From: leonie hermantin <lhermantin@hotmail.com>

FORT LAUDERDALE

Sun-Sentinel

Demonstrators protest against what they say is unfair treatment of Haitian residents



By Jean-Paul Renaud
Staff Writer

November 27, 2005



FORT LAUDERDALE -- A large crowd gathered in front of the offices of one of this county's most prominent landlords Saturday afternoon -- holding signs and chanting for justice -- after the State Attorney's Office chose not to charge him with a hate crime.

About 100 people lined both sides of Northeast 13th Street Saturday directly in front of Cooper Properties, holding signs that read, "Cooper to Jail" and bellowing chants into a microphone.

"What do we want?" Fred St. Amand Sr. asked the crowd.

"Justice!" demonstrators answered.

"Today is the beginning of new things to come," St. Amand later said. "You're dealing with better-educated Haitian-American people who know their rights, and we are not going to permit people like Mr. Cooper to keep doing business. We are committed."

In October, Caldwell Cooper was accused of pepper-spraying a crowd of Haitian residents -- including an 11-month-old baby -- as they gathered for a wake at one of his rental properties in Fort Lauderdale. Those in the crowd said Cooper, son of businessman Gerald Cooper, also screamed out racial insults as he tried to disperse mourners.
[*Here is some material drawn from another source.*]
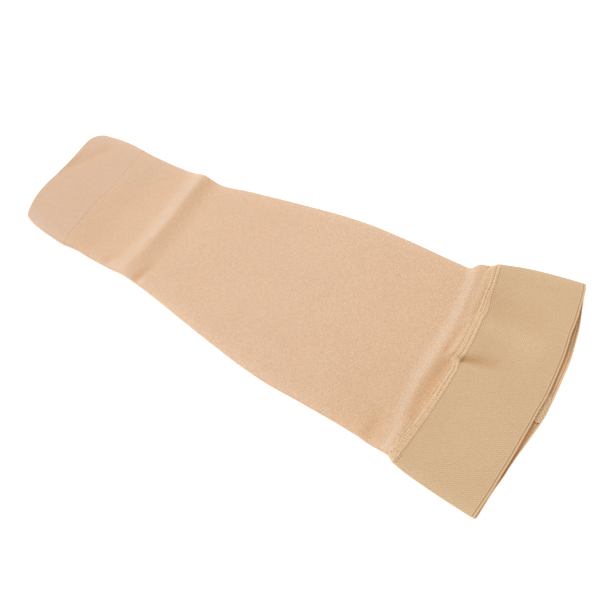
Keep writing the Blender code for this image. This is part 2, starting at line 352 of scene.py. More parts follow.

The Fort Lauderdale Police Department said it would investigate the matter as a hate crime. But the State Attorney's Office said earlier this month that it would charge Cooper with four misdemeanor counts of battery, but not the hate crime the Haitian community hoped for.

"If I did something wrong, I would go to jail for sure," said Elverce Georges, whose family had gathered to mourn his father's death last month. "I want to know whether Cooper didn't go to jail because he's white, or because he has money."

Neither the State Attorney's Office nor Cooper could be reached for comment Saturday.

In October, Cooper told the South Florida Sun-Sentinel he was defending himself when he fired his pepper spray.

Cooper didn't know the crowd of about seven people was gathered for a funeral, he said, and approached them merely to ask if they could move their chairs so that a crew could mow the lawn.

Instead, Cooper said the crowd backed him in and threatened to beat him up.

"Because they're Haitian and I'm white, they want to make it into a racial situation," Cooper said last month. "It has nothing to do with that. It has to do with we're the landlord, they're the tenant."

Demonstrators, who came from Broward and Miami-Dade counties, said this is not the last time they will visit Cooper Properties.